Given task: Quote each line exactly, from the line that contains "Reconstruct the object" down to the last line of the listing, and no other lines.

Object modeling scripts

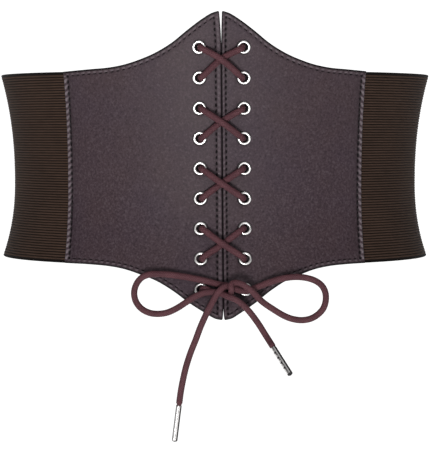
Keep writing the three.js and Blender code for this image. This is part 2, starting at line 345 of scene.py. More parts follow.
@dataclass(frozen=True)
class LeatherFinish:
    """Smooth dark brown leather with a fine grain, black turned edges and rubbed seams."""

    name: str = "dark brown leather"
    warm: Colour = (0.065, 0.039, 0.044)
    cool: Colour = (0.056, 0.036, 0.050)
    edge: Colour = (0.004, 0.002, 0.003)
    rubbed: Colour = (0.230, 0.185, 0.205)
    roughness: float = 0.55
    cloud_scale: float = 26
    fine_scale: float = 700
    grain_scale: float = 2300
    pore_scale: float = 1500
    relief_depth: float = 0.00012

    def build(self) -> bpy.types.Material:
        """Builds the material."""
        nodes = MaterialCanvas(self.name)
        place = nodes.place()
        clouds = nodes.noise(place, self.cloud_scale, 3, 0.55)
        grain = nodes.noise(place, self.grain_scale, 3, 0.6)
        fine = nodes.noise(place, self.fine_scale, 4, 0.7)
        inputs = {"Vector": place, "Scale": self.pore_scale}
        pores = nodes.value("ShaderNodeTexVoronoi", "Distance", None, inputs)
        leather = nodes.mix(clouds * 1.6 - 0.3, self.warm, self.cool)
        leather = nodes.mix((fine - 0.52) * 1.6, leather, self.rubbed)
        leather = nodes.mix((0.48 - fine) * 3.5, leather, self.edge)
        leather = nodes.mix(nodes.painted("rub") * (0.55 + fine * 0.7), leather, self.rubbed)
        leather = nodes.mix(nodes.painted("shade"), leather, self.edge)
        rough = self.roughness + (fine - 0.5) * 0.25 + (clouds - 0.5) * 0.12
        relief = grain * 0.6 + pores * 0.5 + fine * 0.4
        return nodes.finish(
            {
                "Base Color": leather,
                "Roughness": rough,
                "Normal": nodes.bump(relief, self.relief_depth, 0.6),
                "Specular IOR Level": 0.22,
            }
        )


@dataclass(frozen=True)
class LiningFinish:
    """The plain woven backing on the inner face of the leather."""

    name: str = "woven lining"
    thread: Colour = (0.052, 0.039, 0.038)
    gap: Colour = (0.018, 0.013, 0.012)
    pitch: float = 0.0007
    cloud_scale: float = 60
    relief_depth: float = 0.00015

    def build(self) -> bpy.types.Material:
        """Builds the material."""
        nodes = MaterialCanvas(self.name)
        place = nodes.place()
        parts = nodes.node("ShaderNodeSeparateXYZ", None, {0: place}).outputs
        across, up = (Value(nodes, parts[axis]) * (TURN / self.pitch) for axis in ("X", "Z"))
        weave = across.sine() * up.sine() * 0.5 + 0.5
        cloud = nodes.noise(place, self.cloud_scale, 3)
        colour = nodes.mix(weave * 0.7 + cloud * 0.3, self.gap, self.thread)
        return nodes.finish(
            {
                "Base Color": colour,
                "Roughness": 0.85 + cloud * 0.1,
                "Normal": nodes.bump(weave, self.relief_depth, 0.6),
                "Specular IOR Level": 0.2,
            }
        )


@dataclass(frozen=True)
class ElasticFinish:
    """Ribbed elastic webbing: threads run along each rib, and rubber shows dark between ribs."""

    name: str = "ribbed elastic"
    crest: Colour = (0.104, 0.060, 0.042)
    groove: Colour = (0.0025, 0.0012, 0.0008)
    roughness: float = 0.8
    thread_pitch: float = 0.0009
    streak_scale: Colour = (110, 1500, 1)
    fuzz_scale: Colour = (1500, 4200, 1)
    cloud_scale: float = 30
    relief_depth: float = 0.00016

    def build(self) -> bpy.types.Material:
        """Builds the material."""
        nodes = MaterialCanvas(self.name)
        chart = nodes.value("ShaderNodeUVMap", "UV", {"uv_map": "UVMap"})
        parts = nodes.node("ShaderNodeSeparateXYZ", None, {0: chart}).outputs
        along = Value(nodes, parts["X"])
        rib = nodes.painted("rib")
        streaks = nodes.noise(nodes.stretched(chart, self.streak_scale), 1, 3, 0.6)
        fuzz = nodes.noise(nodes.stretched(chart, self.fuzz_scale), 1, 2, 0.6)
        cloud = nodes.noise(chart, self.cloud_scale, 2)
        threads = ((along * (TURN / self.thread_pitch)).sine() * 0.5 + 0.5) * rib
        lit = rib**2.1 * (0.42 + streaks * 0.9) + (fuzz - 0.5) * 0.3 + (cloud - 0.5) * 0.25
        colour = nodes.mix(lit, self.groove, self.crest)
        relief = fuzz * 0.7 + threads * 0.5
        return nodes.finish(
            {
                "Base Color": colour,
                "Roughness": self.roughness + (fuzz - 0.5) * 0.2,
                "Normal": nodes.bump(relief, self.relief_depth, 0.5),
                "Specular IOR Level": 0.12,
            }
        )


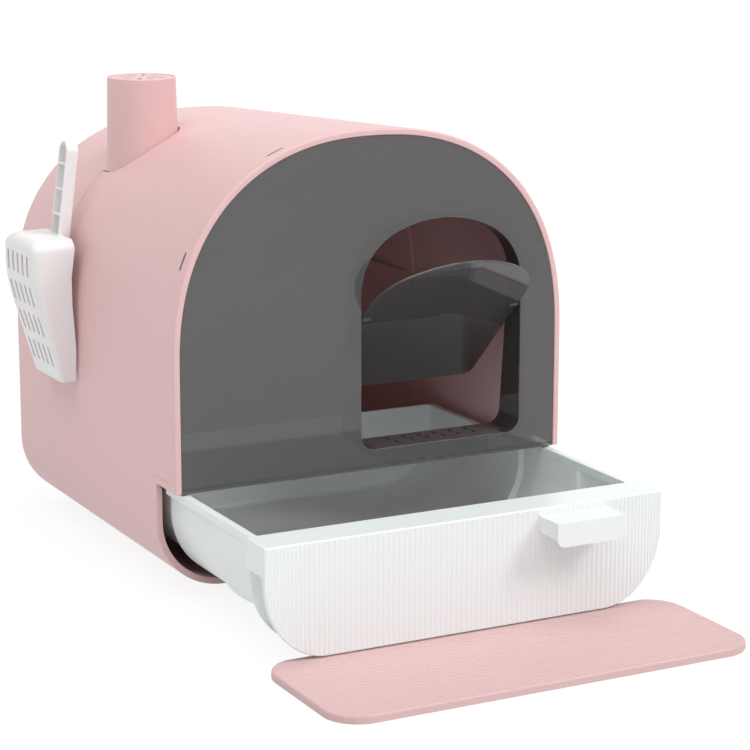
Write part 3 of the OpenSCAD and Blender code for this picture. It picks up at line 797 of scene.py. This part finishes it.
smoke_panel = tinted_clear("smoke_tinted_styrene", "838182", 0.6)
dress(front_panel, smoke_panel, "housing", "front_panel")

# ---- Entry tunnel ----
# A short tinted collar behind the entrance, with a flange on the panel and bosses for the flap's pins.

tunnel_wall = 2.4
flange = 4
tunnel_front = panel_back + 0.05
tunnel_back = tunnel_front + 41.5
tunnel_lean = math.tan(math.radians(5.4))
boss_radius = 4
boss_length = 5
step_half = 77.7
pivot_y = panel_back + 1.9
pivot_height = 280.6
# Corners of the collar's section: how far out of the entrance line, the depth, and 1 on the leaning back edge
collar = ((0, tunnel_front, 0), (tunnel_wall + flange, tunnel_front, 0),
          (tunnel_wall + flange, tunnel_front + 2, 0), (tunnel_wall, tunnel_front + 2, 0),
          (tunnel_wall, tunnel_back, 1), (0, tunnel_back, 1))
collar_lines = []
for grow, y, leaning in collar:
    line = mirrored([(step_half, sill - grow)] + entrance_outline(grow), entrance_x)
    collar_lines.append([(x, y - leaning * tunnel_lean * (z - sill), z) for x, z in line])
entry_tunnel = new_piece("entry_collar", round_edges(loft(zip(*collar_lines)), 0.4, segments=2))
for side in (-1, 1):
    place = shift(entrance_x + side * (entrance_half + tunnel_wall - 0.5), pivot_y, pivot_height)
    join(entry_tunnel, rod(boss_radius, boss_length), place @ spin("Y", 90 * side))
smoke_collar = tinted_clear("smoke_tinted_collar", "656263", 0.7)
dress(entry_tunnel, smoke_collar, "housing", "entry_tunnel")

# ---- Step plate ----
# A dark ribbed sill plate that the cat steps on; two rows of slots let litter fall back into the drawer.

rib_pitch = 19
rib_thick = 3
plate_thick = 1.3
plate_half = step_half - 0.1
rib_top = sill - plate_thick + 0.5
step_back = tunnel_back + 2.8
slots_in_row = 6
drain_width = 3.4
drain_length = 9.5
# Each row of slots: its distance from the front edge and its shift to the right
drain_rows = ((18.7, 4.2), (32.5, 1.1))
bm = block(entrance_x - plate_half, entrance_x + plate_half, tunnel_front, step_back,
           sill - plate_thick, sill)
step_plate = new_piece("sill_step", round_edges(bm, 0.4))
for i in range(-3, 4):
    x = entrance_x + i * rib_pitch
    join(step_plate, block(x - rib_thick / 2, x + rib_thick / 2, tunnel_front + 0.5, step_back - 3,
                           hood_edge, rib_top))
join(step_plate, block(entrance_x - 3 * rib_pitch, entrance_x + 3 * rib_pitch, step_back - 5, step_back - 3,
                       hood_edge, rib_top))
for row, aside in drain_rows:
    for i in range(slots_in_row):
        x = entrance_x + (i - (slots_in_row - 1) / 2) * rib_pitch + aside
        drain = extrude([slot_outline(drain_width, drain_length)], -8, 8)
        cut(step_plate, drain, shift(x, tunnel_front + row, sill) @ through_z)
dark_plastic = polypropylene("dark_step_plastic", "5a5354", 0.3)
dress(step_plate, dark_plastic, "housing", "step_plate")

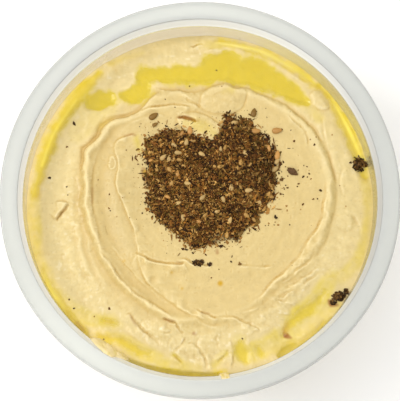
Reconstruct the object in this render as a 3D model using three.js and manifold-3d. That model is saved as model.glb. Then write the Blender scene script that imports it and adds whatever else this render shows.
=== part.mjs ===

Completed task:
Reconstruct the object in this render as a 3D model using three.js and manifold-3d. That model is saved as model.glb. Then write the Blender scene script that imports it and adds whatever else this render shows.
=== part.mjs ===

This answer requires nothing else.